For a personal knowledge base? I would stay far away from anything proprietary for personal notes. I love logseq though I'm increasingly worried it's abandonware
Obsidian is at least storing in markdown. Although some plugins probably add additional formatting that isn't standard.
My use case isn't likely to be a personal knowledge base, I've just never had any traction on that sort of thing beyond a blog/microblog. I'm wanting to use something specifically for organizing the building of a shop/ADU: todo lists, pinterest-like inspiration boards, costing spreadsheets...
https://anytype.io/ is the open-source CC of Notion AFAIK.
You don't lose anything from the proprietary nature of Obsidian because it's just markdown files all the way down.
For the sake of staying a computer nerd I decided to put all my notes in a private GitHub repo with help of a local 5b Gemma4 LLM. Is working extremely well. It doesn't matter in what format i type.
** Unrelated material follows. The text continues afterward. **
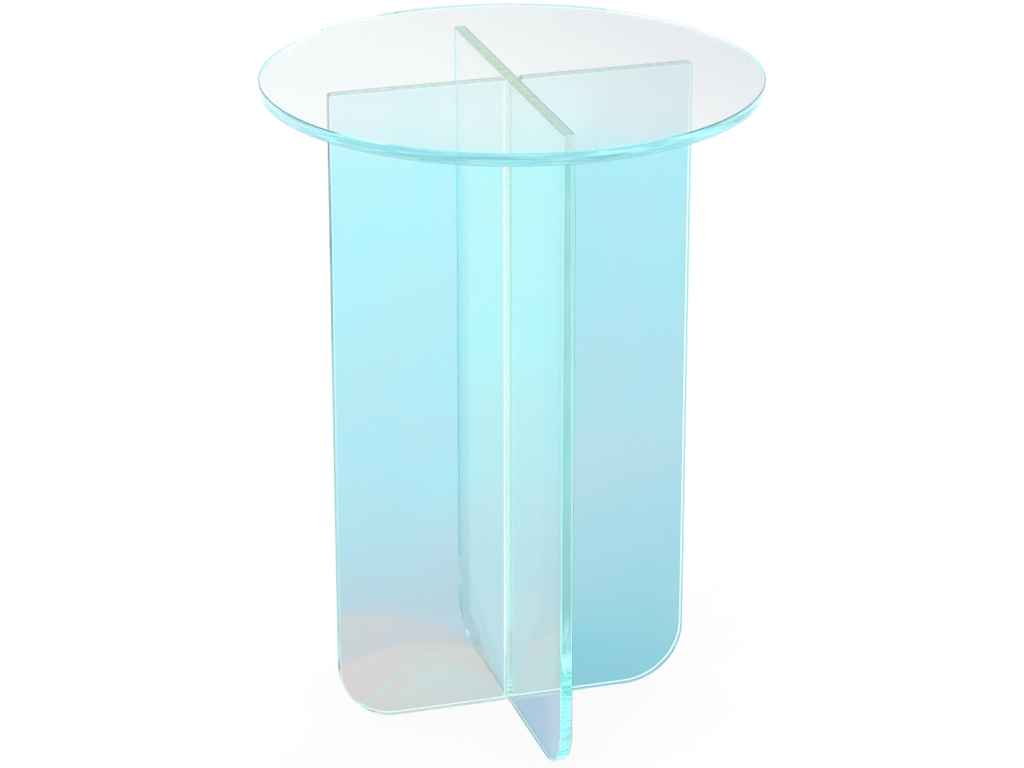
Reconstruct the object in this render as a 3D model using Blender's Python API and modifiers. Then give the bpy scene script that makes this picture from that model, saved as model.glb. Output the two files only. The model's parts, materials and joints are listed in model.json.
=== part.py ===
"""A round glass end table.

A round glass top is bonded to a base of upright glass panels that cross at right angles. The
cross panel runs through from front to back in one piece, and a side panel is bonded to each of
its faces by its inner edge. Every sheet of glass carries an iridescent film on one face. Clear
adhesive fills the joints beside the cross panel and under the top.

Lengths are in metres and +Z is up. The origin lies on the floor, on the line where the panels
cross. The side panels run along X and the cross panel along Y.
"""

import math
from dataclasses import dataclass

import bmesh
import bpy

# Overall sizes
TABLE_HEIGHT = 0.550
TOP_DIAMETER = 0.400
SIDE_PANEL_SPAN = 0.300
CROSS_PANEL_WIDTH = 0.300

# Sheet glass sold as 10 mm, which measures a little less
TOP_THICKNESS = 0.0097
SIDE_PANEL_THICKNESS = 0.0097
CROSS_PANEL_THICKNESS = 0.0097

# Rounded lower outer corners of the panels
SIDE_CORNER_RADIUS = 0.050
CROSS_CORNER_RADIUS = 0.040

# Narrow flats ground along every edge of the glass, so that none is sharp
TOP_ARRIS = 0.0010
PANEL_ARRIS = 0.0008

# Iridescent film: its thickness, its gap to the glass, and its margin inside the ground edges
FILM_THICKNESS = 0.0002
FILM_GAP = 0.0003
FILM_MARGIN = 0.0002

# Clear adhesive: its thickness, its gap to what it joins, and its setback from open ends
BOND_THICKNESS = 0.0003
BOND_GAP = 0.0003
BOND_SETBACK = 0.0020

# Fineness of the round shapes
TOP_STEPS = 240
CORNER_STEPS = 20
WELD_DISTANCE = 0.00001
FLAT_ANGLE = math.radians(0.5)
SHARP_ANGLE = math.radians(30)

# Sizes that follow from the ones above
FULL_TURN = 2 * math.pi
QUARTER_TURN = FULL_TURN / 4
SEAM = BOND_GAP + BOND_THICKNESS + BOND_GAP
FILM_BUILD = FILM_GAP + FILM_THICKNESS
TOP_RADIUS = TOP_DIAMETER / 2
TOP_UNDERSIDE = TABLE_HEIGHT - TOP_THICKNESS
PANEL_HEIGHT = TOP_UNDERSIDE - FILM_BUILD - SEAM
CROSS_LEFT_FACE = -CROSS_PANEL_THICKNESS / 2
CROSS_RIGHT_FACE = CROSS_PANEL_THICKNESS / 2 + FILM_BUILD

# Quarters of a circle, counted anticlockwise from +X, at which a rounding starts
WEST = 2
SOUTH = 3


@dataclass(frozen=True)
class Sheet:
    """The outline of an upright sheet whose lower corners may be rounded."""

    left: float
    right: float
    foot: float
    head: float
    left_radius: float
    right_radius: float

    def inset(self, margin):
        """The same outline with every edge drawn in by margin."""
        return Sheet(
            left=self.left + margin,
            right=self.right - margin,
            foot=self.foot + margin,
            head=self.head - margin,
            left_radius=max(self.left_radius - margin, 0.0),
            right_radius=max(self.right_radius - margin, 0.0),
        )

    def points(self):
        """The outline's points, anticlockwise from the left edge's lower end."""
        low_left = rounding(
            self.left + self.left_radius, self.foot + self.left_radius, self.left_radius, WEST
        )
        low_right = rounding(
            self.right - self.right_radius, self.foot + self.right_radius, self.right_radius, SOUTH
        )
        return low_left + low_right + [(self.right, self.head), (self.left, self.head)]


class Table:
    """The collection and the origin that every sub-part belongs to."""

    def __init__(self, name):
        self.collection = bpy.data.collections.new(name)
        self.origin = bpy.data.objects.new("table_origin", None)
        bpy.context.scene.collection.children.link(self.collection)
        self.collection.objects.link(self.origin)

    def add(self, name, mesh, material, location, turn=(0.0, 0.0, 0.0)):
        """Adds one sub-part at its place."""
        mesh.materials.append(material)
        part = bpy.data.objects.new(name, mesh)
        part.location = location
        part.rotation_euler = turn
        part.parent = self.origin
        self.collection.objects.link(part)
        return part


def rounding(centre_x, centre_y, radius, quarter):
    """Points round a quarter circle, anticlockwise; a radius of 0 gives one square corner."""
    if radius == 0.0:
        return [(centre_x, centre_y)]
    points = []
    for step in range(CORNER_STEPS + 1):
        angle = QUARTER_TURN * (quarter + step / CORNER_STEPS)
        points.append((centre_x + radius * math.cos(angle), centre_y + radius * math.sin(angle)))
    return points


def clear_scene():
    """Removes whatever objects the scene opened with."""
    for existing in list(bpy.data.objects):
        bpy.data.objects.remove(existing, do_unlink=True)


def make_material(name, colour, roughness, refraction):
    """A clear Principled material; none of the parts is a metal."""
    material = bpy.data.materials.new(name)
    material.use_nodes = True
    shader = material.node_tree.nodes["Principled BSDF"]
    shader.inputs["Base Color"].default_value = (*colour, 1.0)
    shader.inputs["Metallic"].default_value = 0.0
    shader.inputs["Roughness"].default_value = roughness
    shader.inputs["Transmission Weight"].default_value = 1.0
    shader.inputs["IOR"].default_value = refraction
    material.diffuse_color = (*colour, 1.0)
    return material


def evaluated_mesh(source, name):
    """The mesh that an object's curve or modifiers make; the object itself is used up."""
    bpy.context.scene.collection.objects.link(source)
    bpy.context.view_layer.update()
    depsgraph = bpy.context.evaluated_depsgraph_get()
    mesh = bpy.data.meshes.new_from_object(source.evaluated_get(depsgraph))
    mesh.name = name
    bpy.data.objects.remove(source, do_unlink=True)
    return mesh


def weld_and_flatten(mesh):
    """Joins the loose rims, makes each flat side one face, and shades the rounds smooth."""
    shape = bmesh.new()
    shape.from_mesh(mesh)
    bmesh.ops.remove_doubles(shape, verts=shape.verts, dist=WELD_DISTANCE)
    bmesh.ops.dissolve_limit(
        shape,
        angle_limit=FLAT_ANGLE,
        verts=shape.verts,
        edges=shape.edges,
    )
    bmesh.ops.recalc_face_normals(shape, faces=shape.faces)
    shape.to_mesh(mesh)
    shape.free()
    mesh.shade_smooth()
    mesh.set_sharp_from_angle(angle=SHARP_ANGLE)


def turned_mesh(name, profile):
    """A solid turned about Z from a profile that runs down its outer side."""
    outline = bpy.data.meshes.new(name + "_profile")
    links = [(index, index + 1) for index in range(len(profile) - 1)]
    outline.from_pydata([(radius, 0.0, height) for radius, height in profile], links, [])
    source = bpy.data.objects.new(name + "_profile", outline)
    screw = source.modifiers.new("turn", "SCREW")
    screw.axis = "Z"
    screw.angle = FULL_TURN
    screw.steps = TOP_STEPS
    screw.render_steps = TOP_STEPS
    screw.use_merge_vertices = True
    screw.merge_threshold = WELD_DISTANCE
    mesh = evaluated_mesh(source, name)
    bpy.data.meshes.remove(outline)
    weld_and_flatten(mesh)
    return mesh


def sheet_mesh(name, sheet, thickness):
    """A flat sheet with square edges, centred on its own middle plane."""
    drawing = bpy.data.curves.new(name + "_outline", "CURVE")
    drawing.dimensions = "2D"
    drawing.fill_mode = "BOTH"
    drawing.extrude = thickness / 2
    outline = sheet.points()
    spline = drawing.splines.new("POLY")
    spline.points.add(len(outline) - 1)
    for point, (across, up) in zip(spline.points, outline):
        point.co = (across, up, 0.0, 1.0)
    spline.use_cyclic_u = True
    mesh = evaluated_mesh(bpy.data.objects.new(name + "_outline", drawing), name)
    bpy.data.curves.remove(drawing)
    weld_and_flatten(mesh)
    return mesh


def strip_mesh(name, size):
    """A straight strip, centred on its own origin."""
    mesh = bpy.data.meshes.new(name)
    shape = bmesh.new()
    bmesh.ops.create_cube(shape, size=1.0)
    bmesh.ops.scale(shape, vec=size, verts=shape.verts)
    shape.to_mesh(mesh)
    shape.free()
    return mesh


def grind_edges(part, arris):
    """Takes a narrow flat off every edge of a sheet of glass."""
    bevel = part.modifiers.new("arris", "BEVEL")
    bevel.width = arris
    bevel.segments = 1
    bevel.limit_method = "ANGLE"
    bevel.angle_limit = SHARP_ANGLE


def left_panel_sheet():
    """The side panel that stands against the cross panel's left face."""
    return Sheet(
        left=-SIDE_PANEL_SPAN / 2,
        right=CROSS_LEFT_FACE - SEAM,
        foot=0.0,
        head=PANEL_HEIGHT,
        left_radius=SIDE_CORNER_RADIUS,
        right_radius=0.0,
    )


def right_panel_sheet():
    """The side panel that stands against the film on the cross panel's right face."""
    return Sheet(
        left=CROSS_RIGHT_FACE + SEAM,
        right=SIDE_PANEL_SPAN / 2,
        foot=0.0,
        head=PANEL_HEIGHT,
        left_radius=0.0,
        right_radius=SIDE_CORNER_RADIUS,
    )


def cross_panel_sheet():
    """The panel that runs through from front to back."""
    return Sheet(
        left=-CROSS_PANEL_WIDTH / 2,
        right=CROSS_PANEL_WIDTH / 2,
        foot=0.0,
        head=PANEL_HEIGHT,
        left_radius=CROSS_CORNER_RADIUS,
        right_radius=CROSS_CORNER_RADIUS,
    )


def build_top(table):
    """The round top, with a flat rim between two arrises."""
    rim = TOP_RADIUS - TOP_ARRIS
    profile = [
        (0.0, TOP_THICKNESS),
        (rim, TOP_THICKNESS),
        (TOP_RADIUS, TOP_THICKNESS - TOP_ARRIS),
        (TOP_RADIUS, TOP_ARRIS),
        (rim, 0.0),
        (0.0, 0.0),
    ]
    glass = make_material("top_glass", (0.90, 0.97, 0.96), 0.02, 1.5)
    mesh = turned_mesh("table_top", profile)
    table.add("table_top", mesh, glass, (0.0, 0.0, TOP_UNDERSIDE))


def build_top_film(table):
    """The film under the top, which ends inside the lower arris."""
    radius = TOP_RADIUS - TOP_ARRIS - FILM_MARGIN
    profile = [(0.0, FILM_THICKNESS), (radius, FILM_THICKNESS), (radius, 0.0), (0.0, 0.0)]
    film = make_material("top_film", (0.92, 0.94, 0.96), 0.03, 1.6)
    mesh = turned_mesh("top_film", profile)
    table.add("top_film", mesh, film, (0.0, 0.0, TOP_UNDERSIDE - FILM_BUILD))


def build_side_panels(table):
    """The two panels along X, each with its film on the back face."""
    upright = (QUARTER_TURN, 0.0, 0.0)
    back = SIDE_PANEL_THICKNESS / 2 + FILM_GAP + FILM_THICKNESS / 2
    glass = make_material("side_panel_glass", (0.84, 0.96, 0.97), 0.02, 1.5)
    film = make_material("side_panel_film", (0.60, 0.88, 0.94), 0.03, 1.6)
    for name, sheet in {
        "left_panel": left_panel_sheet(),
        "right_panel": right_panel_sheet(),
    }.items():
        mesh = sheet_mesh(name, sheet, SIDE_PANEL_THICKNESS)
        panel = table.add(name, mesh, glass, (0.0, 0.0, 0.0), upright)
        grind_edges(panel, PANEL_ARRIS)
        outline = sheet.inset(PANEL_ARRIS + FILM_MARGIN)
        mesh = sheet_mesh(name + "_film", outline, FILM_THICKNESS)
        table.add(name + "_film", mesh, film, (0.0, back, 0.0), upright)


def build_cross_panel(table):
    """The panel along Y, with its film on the right face."""
    upright = (QUARTER_TURN, 0.0, QUARTER_TURN)
    glass = make_material("cross_panel_glass", (0.88, 0.97, 0.96), 0.02, 1.5)
    mesh = sheet_mesh("cross_panel", cross_panel_sheet(), CROSS_PANEL_THICKNESS)
    panel = table.add("cross_panel", mesh, glass, (0.0, 0.0, 0.0), upright)
    grind_edges(panel, PANEL_ARRIS)
    outline = cross_panel_sheet().inset(PANEL_ARRIS + FILM_MARGIN)
    film = make_material("cross_panel_film", (0.66, 0.90, 0.88), 0.03, 1.6)
    mesh = sheet_mesh("cross_panel_film", outline, FILM_THICKNESS)
    side = CROSS_PANEL_THICKNESS / 2 + FILM_GAP + FILM_THICKNESS / 2
    table.add("cross_panel_film", mesh, film, (side, 0.0, 0.0), upright)


def build_top_bonds(table, adhesive):
    """Adhesive on the head edges, one strip for each panel."""
    height = PANEL_HEIGHT + SEAM / 2
    cross_flat = CROSS_PANEL_THICKNESS - 2 * PANEL_ARRIS
    side_flat = SIDE_PANEL_THICKNESS - 2 * PANEL_ARRIS
    cross_size = (cross_flat, CROSS_PANEL_WIDTH - 2 * BOND_SETBACK, BOND_THICKNESS)
    mesh = strip_mesh("cross_top_bond", cross_size)
    table.add("cross_top_bond", mesh, adhesive, (0.0, 0.0, height))
    for name, sheet in {
        "left_top_bond": left_panel_sheet(),
        "right_top_bond": right_panel_sheet(),
    }.items():
        size = (sheet.right - sheet.left - 2 * BOND_SETBACK, side_flat, BOND_THICKNESS)
        middle = (sheet.left + sheet.right) / 2
        table.add(name, strip_mesh(name, size), adhesive, (middle, 0.0, height))


def build_side_bonds(table, adhesive):
    """Adhesive between the side panels' inner edges and the cross panel."""
    side_flat = SIDE_PANEL_THICKNESS - 2 * PANEL_ARRIS
    size = (BOND_THICKNESS, side_flat, PANEL_HEIGHT - 2 * BOND_SETBACK)
    for name, across in {
        "left_side_bond": CROSS_LEFT_FACE - SEAM / 2,
        "right_side_bond": CROSS_RIGHT_FACE + SEAM / 2,
    }.items():
        table.add(name, strip_mesh(name, size), adhesive, (across, 0.0, PANEL_HEIGHT / 2))


def build_table():
    """Builds every sub-part under one origin on the floor."""
    clear_scene()
    table = Table("glass_end_table")
    adhesive = make_material("adhesive", (0.93, 0.97, 0.96), 0.08, 1.48)
    build_top(table)
    build_top_film(table)
    build_cross_panel(table)
    build_side_panels(table)
    build_top_bonds(table, adhesive)
    build_side_bonds(table, adhesive)


build_table()
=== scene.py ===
"""The finished look of a round glass end table on crossed glass panels.

The sheets of clear glass and the films on the upright ones are built again here, with polished
rims, narrow ground arrises and smooth corners. The film under the top and the strips of adhesive
keep the shapes they already have and get their own finishes. Lengths are in metres and +Z is up.
"""

import json
import logging
import math
from dataclasses import dataclass, replace
from enum import Enum
from typing import Any, Mapping

import bmesh
import bpy
from bpy.types import ID, ColorRamp, Material, Mesh, Node, NodeSocket, NodeTree, Object
from mathutils import Euler, Matrix, Vector

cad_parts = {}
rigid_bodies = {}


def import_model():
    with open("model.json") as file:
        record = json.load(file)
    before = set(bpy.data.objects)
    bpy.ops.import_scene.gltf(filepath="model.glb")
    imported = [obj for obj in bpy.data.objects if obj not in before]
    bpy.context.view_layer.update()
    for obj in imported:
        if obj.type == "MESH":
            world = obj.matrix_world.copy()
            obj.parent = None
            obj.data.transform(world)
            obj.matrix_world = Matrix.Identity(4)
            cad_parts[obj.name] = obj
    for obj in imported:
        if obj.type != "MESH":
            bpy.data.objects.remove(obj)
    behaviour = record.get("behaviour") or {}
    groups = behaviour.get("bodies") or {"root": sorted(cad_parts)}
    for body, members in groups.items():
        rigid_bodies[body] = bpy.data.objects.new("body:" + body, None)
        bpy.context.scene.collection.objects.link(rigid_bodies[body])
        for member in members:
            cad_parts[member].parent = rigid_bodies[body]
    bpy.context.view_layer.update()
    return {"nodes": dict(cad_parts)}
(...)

I Use opencode for entering new notes.
Logseq isn't abandonware - they're in the process of rebuilding the app from the ground up to be database-driven, rather than house-brand Markdown as the source of truth and a database constructed from the files afterwards.
I'm not saying it's the most likely project to survive, but they've been working in quiet mode for a good while now.
Logseq was captured by VC a long time ago. They switched from open files to a database, their synching product is closed source (not selfhostable), and they have built-in telemetry.